Arbitrage is just geometry disguised as finance. The geometry here is a triangle: Angola exports oil to China → Chinese importers pay in yuan → Angolan oil companies deposit that yuan into local banks → banks use those yuan deposits as reserves. The circle closes, bypassing the dollar entirely. For crypto natives, this should sound familiar. It’s the same principle behind on-chain settlement layers: reduce intermediaries, cut counterparty risk, and let the protocol (here, the state) enforce the rules.
But there’s a catch. Angola’s local banking system is not exactly a robust DeFi protocol. The yuan liquidity must come from somewhere. If oil payments remain dollar-denominated, banks will need to swap dollars for yuan on the open market—introducing FX friction and slippage. The central bank could step in via swap lines with the People’s Bank of China, but that requires political coordination. Based on my experience auditing the DragonCoin ERC-20 contract in 2017, I know that when a system’s liquidity assumptions are untested, the failure modes are hidden in the execution layer. Angola hasn’t published the implementation details yet.
I don’t believe in narratives that don’t have a codebase to verify them. Here, the “code” is the central bank’s operational rulebook. Without clear guidelines on the yuan reserve ratio, haircut, and rebalancing frequency, this policy remains a press release. But the narrative momentum is real. When the second-largest oil exporter in Africa officially treats the yuan as a reserve asset, it sends a signal to every other emerging market: the dollar’s monopoly on safe assets is weakening.
From my vantage point during the Terra/Luna collapse, I watched how algorithmic stablecoins failed because their “reserves” were backed by volatile collateral. Angola’s pivot is different: it’s choosing a new anchor—the world’s second-largest economy. But the risk remains: if the yuan depreciates against the dollar, Angola’s dollar-denominated external debt becomes more expensive, and the central bank’s balance sheet takes a hit. This is the classic “original sin” of emerging markets, now dressed in yuan clothing.
Contrarian: Why the Crypto Market Shouldn’t Overhype This
Here’s the counter-intuitive take: Angola’s move could actually be bearish for Bitcoin in the short term if it accelerates the adoption of central bank digital currencies (CBDCs). The yuan already has its digital version—the e-CNY. If Angola integrates its banking system with China’s Digital Currency Electronic Payment (DCEP) infrastructure, it creates a closed-loop system that competes with decentralized crypto rails. The same narrative that boosts yuan acceptance also boosts state-controlled digital money.
Moreover, the market is misreading the time horizon. When everyone looks at the same chart, the smart money reads the incentive layer. Angola’s decision will take years to filter into on-chain metrics. The immediate effect is psychological: it adds fuel to the “de-dollarization” story, which historically correlates with gold and Bitcoin buying. But correlation is not causation. If the U.S. retaliates by restricting Angola’s access to dollar clearing—a real possibility given Washington’s history of financial sanctions—the policy could backfire, and the crypto market would be exposed to the resulting volatility.
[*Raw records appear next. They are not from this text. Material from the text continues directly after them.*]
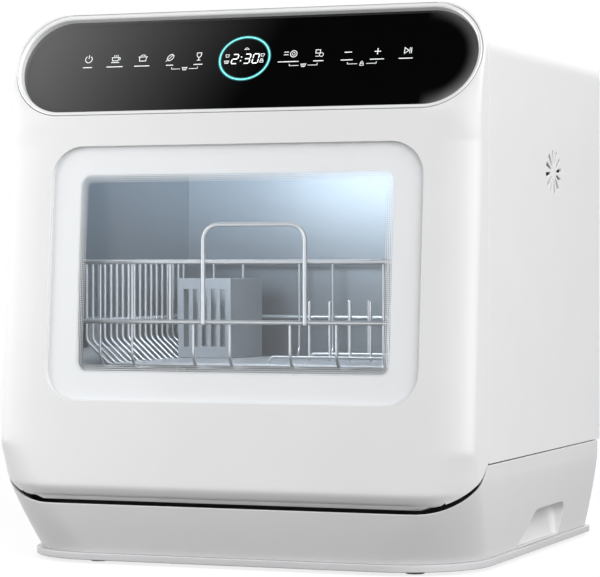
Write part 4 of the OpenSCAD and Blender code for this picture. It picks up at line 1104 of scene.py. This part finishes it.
def joint_block():
    """Room over the joint between base and door."""
    ys = [-HALF_D - 12] + spread(-HALF_D, DOOR_BACK + 1.4, 14)
    xs = [HALF_W + 1 - 46 * (1 - math.sin(t)) for t in spread(0, math.pi / 2, 14)]
    slices = []
    for x in [-u for u in reversed(xs)] + xs:
        edge = [(x, y, KICK_Z + lift_x(x) + lift_y(y, LIFT_BASE_R)) for y in ys]
        slices.append(edge + [(x, ys[-1], BASE_H + 40), (x, ys[0], BASE_H + 40)])
    return loft("joint_block", slices)


GRIP_Y = 9.0
GRIP_L = 94.0
GRIP_Z = 39.0
GRIP_DEPTH = 20.0
GRIP_R = 9.0
GRIP_SLANT = 44
GRIP_BACK_SLANT = 8
GRIP_CORNER_R = 9
GRIP_SILL = 1.2
GRIP_FOOT = 3.5


def grip_block(name, side, t):
    """The carrying recess: its side view, made shallower towards the bottom."""
    low_z = SKIRT_Z + GRIP_SILL - t
    top_x = side_x(GRIP_Z) - GRIP_DEPTH - t
    low_x = side_x(SKIRT_Z) - GRIP_FOOT - t

    def path(inset):
        high_z = GRIP_Z + t - inset
        low_front = (0, GRIP_Y - GRIP_SLANT - 1.6 * t + 1.5 * inset, low_z)
        high_front = (0, GRIP_Y - 0.6 * t + 0.7 * inset, high_z)
        high_back = (0, GRIP_Y + GRIP_L + t - inset, high_z)
        low_back = (0, GRIP_Y + GRIP_L - GRIP_BACK_SLANT + t - inset, low_z)
        corners = corner_path([low_front, high_front, high_back, low_back], GRIP_CORNER_R, 8)
        return [low_front] + corners[1:-1] + [low_back]

    def inner(z):
        return top_x + (low_x - top_x) * (GRIP_Z + t - z) / (GRIP_Z + t - low_z)

    rings = []
    for turn in spread(0, math.pi / 2, 7):
        ring = []
        for _, y, z in path(GRIP_R * (1 - math.sin(turn))):
            reach = min(GRIP_R, 0.6 * (side_x(z) - inner(z))) * (1 - math.cos(turn))
            ring.append((side * (inner(z) + reach), y, z))
        rings.append(ring)
    rings.append([(side * (HALF_W + 9), p[1], p[2]) for p in path(0)])
    return loft(name, rings)


def base_cover():
    cover = base_block("base_cover", 0, SKIRT_Z, BASE_H)
    for side in (-1, 1):
        pocket = grip_block("pocket", side, WALL)
        boolean(pocket, base_block("room", 0, SKIRT_Z, BASE_H), "INTERSECT")
        pocket.name = "pocket_%d" % side
    cut(cover, base_block("room", WALL, SKIRT_Z - 5, BASE_H + 5))
    for side in (-1, 1):
        boolean(cover, bpy.data.objects["pocket_%d" % side], "UNION")
    for side in (-1, 1):
        cut(cover, grip_block("recess", side, 0))
    cut(cover, joint_block())
    round_edges(cover, 0.7, 3, 40)
    place(cover, "cabinet", BASE_GREY, ("base_skirt",), 30)


base_cover()


# ---- rack

HOOP_D = 4.0
WIRE_D = 2.5
RACK_TOP = 252.5
RACK_MID = 201.5
HANDLE_TOP = 284.0
HANDLE_HALF = 46.0
RACK_Y = (-134.0, 126.0)
TUB_X = 178.0
HOOP_HALF = TUB_X - 8.5
TOUCH = (HOOP_D + WIRE_D) / 2 + 0.05
SIDE_WIRE_X = HOOP_HALF - TOUCH
FRONT_WIRE_Y = RACK_Y[0] + TOUCH
REAR_WIRE_Y = RACK_Y[1] - TOUCH
FLOOR_Z = 164.0
LONG_Z = FLOOR_Z - WIRE_D - 0.05
WIRE_PITCH = 12.5
CROSS_FIRST = -113.0
CROSS_COUNT = int((REAR_WIRE_Y - 15 - CROSS_FIRST) // WIRE_PITCH) + 1
FULL_BARS = (-145, -115, 113, 142)
LOW_BARS = (-58, -24.5, 30, 71.5)
SHORT_BARS = (-79.5,)
TINE_FIRST = 30.5
TINE_PITCH = 18.5
TINE_RISE = 7.0
TINE_L = 51.0


BAR_SIDES = 14
TINE_ROWS = (2, 10)
TINE_COUNT = 5


def bar(path):
    return wire("bar", path, WIRE_D / 2, False, BAR_SIDES)


def place_rack(name, obj):
    place(obj, "rack", WIRE, (name,), 60)


def rack():
    hoops = []
    for z in (RACK_MID, RACK_TOP):
        corners = [(-HOOP_HALF, RACK_Y[0], z), (HOOP_HALF, RACK_Y[0], z),
                   (HOOP_HALF, RACK_Y[1], z), (-HOOP_HALF, RACK_Y[1], z)]
        hoops.append(wire("hoop", corner_path(corners, 16, 10, True), HOOP_D / 2, True, 20))
    place_rack("rack_hoops", join("rack_hoops", hoops))

    bars = []
    for i in range(CROSS_COUNT):
        y = CROSS_FIRST + WIRE_PITCH * i
        half, low = SIDE_WIRE_X, SIDE_WIRE_X - 22
        path = [(-half, y, RACK_TOP + 2), (-half, y, FLOOR_Z + 20), (-low, y, FLOOR_Z),
                (low, y, FLOOR_Z), (half, y, FLOOR_Z + 20), (half, y, RACK_TOP + 2)]
        bars.append(bar(corner_path(path, 8, 6)))
    for x in FULL_BARS + LOW_BARS:
        top = (RACK_MID if x in LOW_BARS else RACK_TOP) + 2
        path = [(x, FRONT_WIRE_Y, top), (x, FRONT_WIRE_Y, LONG_Z), (x, REAR_WIRE_Y, LONG_Z),
                (x, REAR_WIRE_Y, RACK_TOP + 2)]
        bars.append(bar(corner_path(path, 14, 8)))
    for x in SHORT_BARS:
        path = [(x, FRONT_WIRE_Y, z) for z in spread(RACK_MID - 2, RACK_TOP + 2, 4)]
        bars.append(bar(path))
    place_rack("rack_wires", join("rack_wires", bars))

    tines = []
    foot = FLOOR_Z + WIRE_D / 2 + 0.05
    for i in TINE_ROWS:
        y = CROSS_FIRST + WIRE_PITCH * i
        path = [(-5, y, foot), (-5, y, FLOOR_Z + TINE_RISE), (121, y, FLOOR_Z + TINE_RISE),
                (121, y, foot)]
        tines.append(bar(corner_path(path, 4, 6)))
        for k in range(TINE_COUNT):
            x, low = TINE_FIRST + TINE_PITCH * k, FLOOR_Z + TINE_RISE - 3
            path = [(x, y + WIRE_D - 0.2, z) for z in spread(low, low + TINE_L, 4)]
            tines.append(bar(path))
    place_rack("rack_tines", join("rack_tines", tines))

    y = RACK_Y[0] - HOOP_D - 0.05
    path = [(-HANDLE_HALF, y, RACK_MID - 3), (-HANDLE_HALF, y, HANDLE_TOP),
            (HANDLE_HALF, y, HANDLE_TOP), (HANDLE_HALF, y, RACK_MID - 3)]
    handle = wire("rack_handle", corner_path(path, 14, 12), HOOP_D / 2, False, 20)
    place_rack("rack_handle", handle)


rack()


# ---- pieces that follow the CAD

# Nodes whose walls allow only a fine rounding, and nodes that have a wide one
THIN = ("wash_tub", "door_liner", "tub_gasket", "control_cover", "hinge_brackets", "rack_rails",
        "rear_panel", "front_beam", "window_retainer", "rack_runners", "fan_impeller",
        "touch_board", "control_board", "vent_duct", "window_seal", "filter_plate",
        "spray_arm", "spray_hub", "inlet_valve", "fan_frame", "rinse_cap")
WIDE = ("base_plate", "filler_cap", "foot_pads")
THIN_EDGE, EDGE, WIDE_EDGE = 0.22, 0.45, 0.8
for cad_name, cad_material in CAD_MATERIALS.items():
    if cad_name not in shown_nodes:
        edge = THIN_EDGE if cad_name in THIN else WIDE_EDGE if cad_name in WIDE else EDGE
        refined(cad_name, cad_material, edge)


# ---- camera, light, backdrop

def aim(obj, target):
    obj.rotation_euler = (Vector(target) - obj.location).to_track_quat("-Z", "Y").to_euler()


# The camera fitted to the photograph: its size, its horizon and the focal length, in pixels
IMAGE_W, IMAGE_H = 600, 577
HORIZON = 270.3
FOCAL = 2665.7
SENSOR = 36

camera_data = bpy.data.cameras.new("camera")
camera_data.sensor_width = SENSOR
camera_data.lens = FOCAL / IMAGE_W * SENSOR
camera_data.shift_y = (HORIZON - IMAGE_H / 2) / IMAGE_W
camera = link("camera", camera_data)
camera.location = (0.8309, -2.2154, 0.2453)
camera.rotation_euler = (math.radians(90), 0, math.radians(20.8))
bpy.context.scene.camera = camera


def sun(name, azimuth, elevation, strength, spread_deg):
    """Far soft lamp; azimuth 0 shines from the front, 90 from the right."""
    data = bpy.data.lights.new(name, "SUN")
    data.energy = strength * math.pi
    data.angle = math.radians(spread_deg)
    lamp = link(name, data)
    az, el = math.radians(azimuth), math.radians(elevation)
    lamp.location = (3 * math.sin(az) * math.cos(el), -3 * math.cos(az) * math.cos(el),
                     3 * math.sin(el))
    aim(lamp, (0, 0, 0))


def softbox(name, location, target, width, height, watts, colour=(1, 1, 1)):
    """Near rectangular lamp, which the camera doesn't see."""
    data = bpy.data.lights.new(name, "AREA")
    data.shape = "RECTANGLE"
    data.size = width
    data.size_y = height
    data.energy = watts
    data.color = colour
    lamp = link(name, data)
    lamp.location = location
    lamp.visible_camera = False
    aim(lamp, target)


sun("key", 52, 35, 0.62, 75)
sun("top", 20, 80, 0.06, 60)
sun("rear", 190, 30, 0.34, 60)
softbox("left", (-0.80, -0.55, 0.40), (-0.15, -0.20, 0.30), 0.8, 0.7, 5.4)
softbox("right", (1.25, -0.85, 0.80), (0.21, -0.10, 0.30), 1.3, 1.3, 10.2)
softbox("inside", (-0.04, -0.13, 0.35), (-0.04, 0.14, 0.30), 0.26, 0.08, 0.6, (0.86, 0.93, 1.0))

AMBIENT = 0.22
SCREEN_LIGHT = 1.7
FLOOR_TONE = 0.20
FLOOR_GLOW = 0.82


def faded(tree, value, start, stop, low, high):
    """Smooth change from low to high while value goes from start to stop."""
    node = add_node(tree, "MapRange", {"Value": value, "From Min": start, "From Max": stop,
                                       "To Min": low, "To Max": high})
    node.interpolation_type = "SMOOTHSTEP"
    return node.outputs["Result"]


def blended(tree, share, low, high):
    """low where share is 0, high where it is 1; each is a socket or a number."""
    rest = math_node(tree, "SUBTRACT", 1.0, share)
    return math_node(tree, "ADD", math_node(tree, "MULTIPLY", rest, low),
                     math_node(tree, "MULTIPLY", share, high))


def studio_world():
    """Even light; the background is white and what gloss sees fades to a dark ceiling."""
    world = bpy.data.worlds.new("studio")
    world.use_nodes = True
    bpy.context.scene.world = world
    tree = world.node_tree
    tree.nodes.clear()
    output = tree.nodes.new("ShaderNodeOutputWorld")
    path = tree.nodes.new("ShaderNodeLightPath")
    coords = tree.nodes.new("ShaderNodeTexCoord").outputs["Generated"]
    parts = add_node(tree, "SeparateXYZ", {"Vector": coords})
    # Gloss sees a bright horizon, a dark ceiling and a tall bright screen at the left rear
    horizon = faded(tree, parts.outputs["Z"], 0.35, 0.62, 1.0, 0.02)
    screen = math_node(tree, "MULTIPLY", faded(tree, parts.outputs["X"], -0.95, -0.70, 1.0, 0.0),
                       faded(tree, parts.outputs["Z"], 0.30, 0.55, SCREEN_LIGHT, 0.0))
    gloss = math_node(tree, "ADD", horizon, screen)
    strength = blended(tree, path.outputs["Is Glossy Ray"], AMBIENT, gloss)
    direct = math_node(tree, "MAXIMUM", path.outputs["Is Camera Ray"],
                       path.outputs["Is Transmission Ray"])
    strength = blended(tree, direct, strength, 1.0)
    light = add_node(tree, "Background", {"Color": (1, 1, 1, 1), "Strength": strength})
    feed(tree, output, {"Surface": light.outputs["Background"]})


studio_world()


def floor():
    """Pale floor that meets the white background and keeps the shadow."""
    size = 3000
    obj = from_lists("floor", [(-size, -size, 0), (size, -size, 0), (size, size, 0),
                               (-size, size, 0)], [(0, 1, 2, 3)])
    mat, tree, shader, _ = material("floor")
    path = tree.nodes.new("ShaderNodeLightPath")
    seen = math_node(tree, "MAXIMUM", path.outputs["Is Camera Ray"], path.outputs["Is Glossy Ray"])
    feed(tree, shader, {"Base Color": (FLOOR_TONE, FLOOR_TONE, FLOOR_TONE, 1), "Roughness": 0.9,
                        "Specular IOR Level": 0.0, "Emission Color": (1, 1, 1, 1),
                        "Emission Strength": math_node(tree, "MULTIPLY", seen, FLOOR_GLOW)})
    obj.data.materials.append(mat)


floor()
bpy.context.scene.view_settings.view_transform = "Standard"
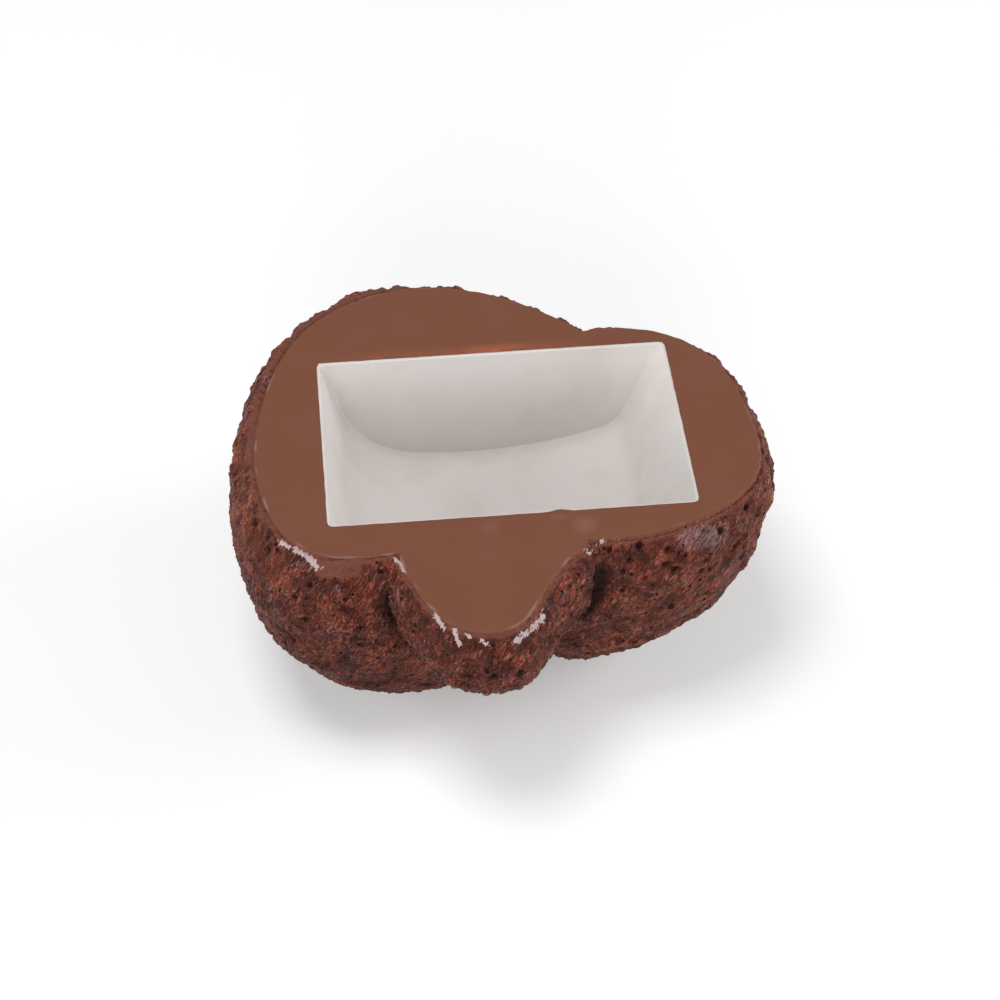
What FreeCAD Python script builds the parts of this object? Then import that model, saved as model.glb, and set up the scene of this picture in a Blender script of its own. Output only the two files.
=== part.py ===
import FreeCAD, Part
import math
import os

import Sketcher
from FreeCAD import Vector

os.makedirs("parts", exist_ok=True)
doc = FreeCAD.newDocument("key_hider")

# A cast key hider that lies on its crown, with the key compartment in its flat underside turned up.
# The origin is under the middle of the outline, on the ground. X runs along the long side of the
# compartment, Y towards its back wall and Z out of it. Lengths are in millimetres, angles in degrees.

sheet = doc.addObject("Spreadsheet::Sheet", "sizes")


def keep(name, value):
    """Write one driving size in the next free row of the sheet."""
    keep.row += 1
    sheet.set(f"A{keep.row}", name)
    sheet.set(f"B{keep.row}", str(value))
    sheet.setAlias(f"B{keep.row}", name)


keep.row = 0

SIZES = {
    # The whole hider: its height, and the sheet let into its flat face with a rim of casting round it
    "total_height": 47.5,
    "cover_thick": 1.5,
    "rim_width": 0.8,
    # The key compartment: its middle, its size at the opening and the shape of its trough
    "compartment_x": 0.9,
    "compartment_y": 2.3,
    "compartment_length": 68,
    "compartment_width": 45,
    "compartment_depth": 26.3,
    "left_draft": 16.5,
    "right_draft": 21.5,
    "left_corner_radius": 18,
    "right_corner_radius": 7.5,
    "floor_radius": 91,
    "floor_shift": 5,
    # The tray that lines it, and the bead round the tray's rim
    "tray_wall": 0.8,
    "tray_chamfer": 0.5,
    "tray_clearance": 0.1,
    "bead_width": 0.5,
}
for name, value in SIZES.items():
    keep(name, value)

# The pile is three lobes. The two big ones stand inset from the compartment's ends, and the front one
# stands before its front wall. A lobe's outline at the flat face is a closed curve whose guide points
# stand round its middle at equal angles, the first at "first_angle": "guides" are their distances from
# there, which the big lobes count from half the compartment's width on, so that they grow round a wider
# one. Under the face the lobe swells by its bulge down to its belly, which is a depth under the face,
# then rounds in to its bottom, which may rise off the ground and lean away from the middle. The half
# sizes along X and Y say how much the outline grows in proportion when it swells.
LOBES = {
    "left": {
        "inset": 21, "shift": 2, "half_x": 35, "half_y": 38, "bulge": 5, "belly": 13, "rise": 0,
        "lean_x": 7, "lean_y": -5, "first_angle": 18,
        "guides": [22.5, 20.5, 24.5, 20.5, 12.5, 15.5, 23.5, 8.5, 11.5, 7.5],
    },
    "right": {
        "inset": 13, "shift": 3, "half_x": 27, "half_y": 28, "bulge": 2, "belly": 6, "rise": 0,
        "lean_x": -8, "lean_y": -2, "first_angle": 0,
        "guides": [4.5, 6.5, 5.5, 3.5, 5.5, 7.5, 12.5, 15.5, 12.5, 13.5],
    },
    "front": {
        "inset": -7.5, "shift": -8, "half_x": 15, "half_y": 23, "bulge": 3, "belly": 8, "rise": 24,
        "lean_x": 3, "lean_y": 4, "first_angle": 0,
        "guides": [24, 27, 28, 23, 17, 15, 15, 23, 25, 15],
    },
}
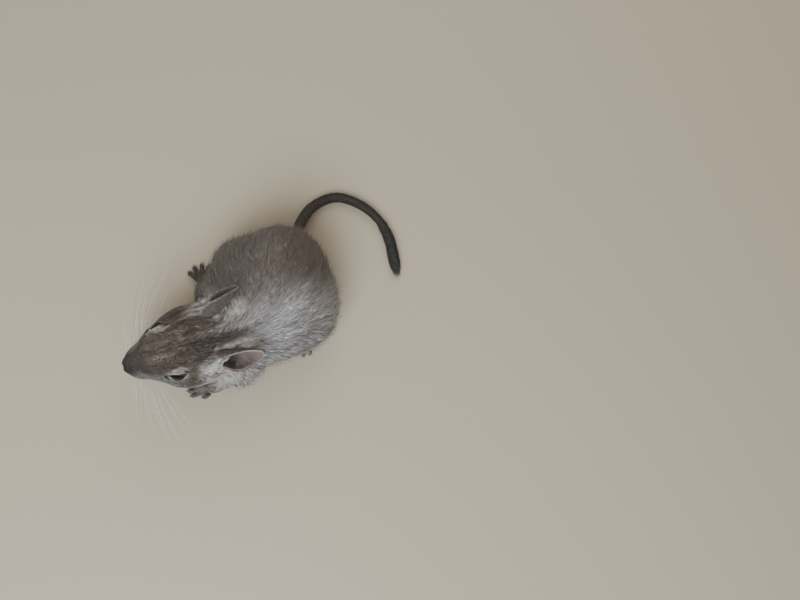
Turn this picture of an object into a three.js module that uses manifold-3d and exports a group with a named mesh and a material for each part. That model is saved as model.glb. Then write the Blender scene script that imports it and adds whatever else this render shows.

During the 2022 Terra collapse, I saw how a single algorithmic failure could cascade across the entire network. Angola’s yuan reserve shift is not algorithmic—it’s political. And politics is slower than code. The real risk is a liquidity crunch in the offshore yuan market if too many nations suddenly demand renminbi. That would drive up the cost of yuan funding, making the reserve requirement more burdensome for banks. In crypto terms, it’s like a sudden spike in gas fees for a popular DeFi protocol: the system still works, but the economics change.
Another blind spot: Angola’s inflation. The kwanza has lost 40% of its value against the dollar in the last two years. Holding yuan reserves instead of dollars doesn’t solve the domestic inflation problem; it just shifts the FX risk from one currency to another. If the yuan weakens (e.g., due to China’s property crisis), Angola’s reserve adequacy ratio—a key metric for credit rating—deteriorates. The contrarian play is to short the kwanza, not long the crypto.
Takeaway
Angola’s policy is a small but meaningful brick in the de-dollarization wall. For crypto investors, the takeaway is not to buy altcoins tied to “BRICS+” narratives. The real signal is structural: the demand for non-dollar assets is becoming embedded in banking regulation. That’s the kind of secular shift that creates multi-year trends. But execution matters. I’ll be watching the implementation details—specifically, whether Angola announces a yuan swap agreement with China or opens a yuan clearing bank in Luanda. Until then, treat this as a narrative header with no transaction receipt. Code doesn’t lie, but central banks can still change the rules.